So, I’m here at the Nebula weekend. It’s weird, and frankly I’m not sure I’ll ever entirely get used to talking to people I’ve been reading for years–Tad Williams said hello and I damn near lost the power to speak for a minute.
Hell, part of me gets all squee-y at writers whom I haven’t been reading for years. Case in point: sitting down in a panel on book research today, I looked up as someone came in and nodded at me in passing. I looked at her name tag and realized it was Naomi Kritzer, whose Sea Stead stories I’ve been enjoying for months in F&SF magazine. I damned near squeed.

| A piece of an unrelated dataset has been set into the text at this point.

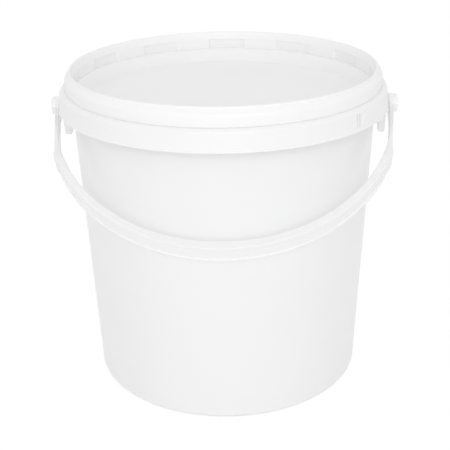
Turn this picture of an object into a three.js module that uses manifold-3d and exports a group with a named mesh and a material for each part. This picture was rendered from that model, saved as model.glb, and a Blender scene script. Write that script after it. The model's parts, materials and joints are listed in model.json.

I held back from being stupid at Steve Gould and Laura Mixon, and merely nodded to them as I passed (they seemed busy); I’m not even sure they saw me. Meh. There’ll be time to say hello tomorrow.
On the other hand, I am kind of annoyed with myself. A lot of these people are very friendly, and I’d like to take advantage of that–but I am SO VERY BAD at taking the first step to talking to people. If they talk to me, I can jump in. But I often have major difficulty in just starting a conversation. It’s a skill I never learned. It makes me really appreciate Steve Brust, at VP, just saying “Hi! I’m Steve!” when I walked up the stairs.
Speaking of tomorrow, I’m attending a panel on Diversity in SF. That will likely be a “preach to the choir” hour, but the only other offering is one on estate planning, and I haven’t even published one story yet, let alone a bunch of novels, so meh. Another I’ll be attending is a conversation with book editors, including Beth Meacham of Tor Books. Then a memoriam for those writers who’ve died this year (again, the other options for that hour aren’t really for me), then a discussion on how emerging science might change science fiction, and then I haven’t decided on the last panel: either “Keeping the Science in Science Fiction” or “Front Line Forensics: Tales of a Real CSI.” Then it’s some socializing, then the awards ceremony, then to bed, wake up, and go home.
On Sunday afternoon, I’m taking my daughter to her first grownup choral concert. Her mom is performing, but Tegan’s only been to the children’s concerts before, and I think she’s old enough to handle it now.
And now, I am going to get back to work on the writing.